A teenage boy is forced to remain in Ukraine while his paperwork to come to the UK is processed. “Pop-up” visa centres for Ukrainians travelling through France to the UK keep moving from city to city, with no option to book an appointment, leaving people to gather in lines for hours on end. A mother and her two-year-old son are told they need a paper visa before they can come to the UK, so they have to travel to another city in Poland. These stories of the cruelty of the UK’s hostile environment for immigrants are not the exception, but the rule.
Since the Russian invasion of Ukraine at the end of February, more than 6.5m Ukrainians have fled their country, seeking refuge and safety in Europe and, in many cases, in the UK. Despite significant public outcry, Priti Patel’s Home Office first responded with apathy—before announcing a bespoke scheme for Ukrainian migrants to come to the UK.
But as the British government knows, you cannot construct a labyrinthine network of paperwork to uphold the immigration system, and then choose to turn it off for those deemed worthy of safety whenever suits. Bureaucracy is not the inadvertent outcome of the UK’s immigration system, but one of its foundations, continuously drawing arbitrary lines between those who are deemed to deserve refuge and those who aren’t. The UK’s immigration system is, like many others, a conglomerate of policies and objectives that carry out the aims of the governing party, many of which are set to become more inhumane with the Borders Bill. Policies that are notable for their blatant cruelty, such as the Home Office’s decision to open an offshore processing centre for migrants in Rwanda, are upheld by systems of paperwork, interviews and other kinds of box-checking exercises.

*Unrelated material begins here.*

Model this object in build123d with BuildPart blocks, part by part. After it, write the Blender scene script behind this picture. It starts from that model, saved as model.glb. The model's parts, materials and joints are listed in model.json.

The most recent iteration of this is the “hostile environment” created by Theresa May when she was home secretary in 2012—a raft of policies and objectives designed to make living in the UK more difficult for irregular migrants. As Will Davies explains in his article on the Windrush scandal in the London Review of Books, “it’s almost as if, on discovering that law alone was too blunt an instrument for deterring and excluding immigrants, May decided to weaponise paperwork instead.” This “hostile environment” extended the borders of the UK ever inwards through document checks and paperwork, along with the threat of physical violence—immigration raids, deportation—always hovering under the surface.
As many others have pointed out, the UK’s—and other parts of the west’s—warm welcome to people fleeing conflict in Ukraine only throws into sharp relief its abominable treatment of those who have come from other countries, which inevitably hews across racialised faultlines. Unfortunately, there are countless examples of the cruelty behind the UK’s immigration bureaucracy.
By mid-2021, there were more than 65,000 people waiting for a decision on their asylum claim in the UK, many of whom for over a year, unable to work, travel, rent or move on with their lives. Whistleblowers from the Home Office have spoken about the pressures faced by staff, saying that there is an “indifference to suffering demonstrated by the Home Office” that leads to an exhausted and demoralised workforce. Others argue that there are good intentions, just fundamental misallocations of staff, funding and effort. Even so, these delays, the red tape and the endless waiting game that many migrants are still entangled in altogether produce the needless violence of the UK’s migration policy. These bureaucratic processes destroy lives and communities, but their mundanity makes these outcomes seem inadvertent.
It is at the site of the mundane—a document check or a rote piece of paperwork—that the UK’s borders are made visible, just as ordinary people seek to go about their lives. Since 2012, many asylum seekers who are awaiting a decision on their application have to physically go to a local “reporting centre,” a nondescript building run by the Home Office, to confirm that they are still in the UK. At any visit—whether it is weekly, monthly or in rarer cases daily—people can be taken away to a detention centre, marked for either indefinite detention or deportation. All this serves to do is remind vulnerable people of their insecure status in the UK under the guise of a document check. In 2018, the Windrush scandal typified how so many of the seemingly “normal” elements of the immigration system in the UK were turned against vulnerable communities. Trevor Donald was deported to Jamaica—which he had left when he was 11—and was then refused residency in the UK on the basis of his absence from the UK at the time he was appealing. Thousands of people who fled Afghanistan in August, another group of people who seemed to have significant public support, continue to languish in hotels, with no updates from the Home Office. They are stuck in limbo, as the paperwork that details their lives sits on office desks around London.
The past few years of increasing fortification across Europe and elsewhere, of ever more high-tech border walls and deterrents, has been met with the boundless determination of many to continue to move. The violence produced by the UK’s immigration system is not unique to Britain, but it is not inevitable either. The least we can do is resist attempts to frame it as so.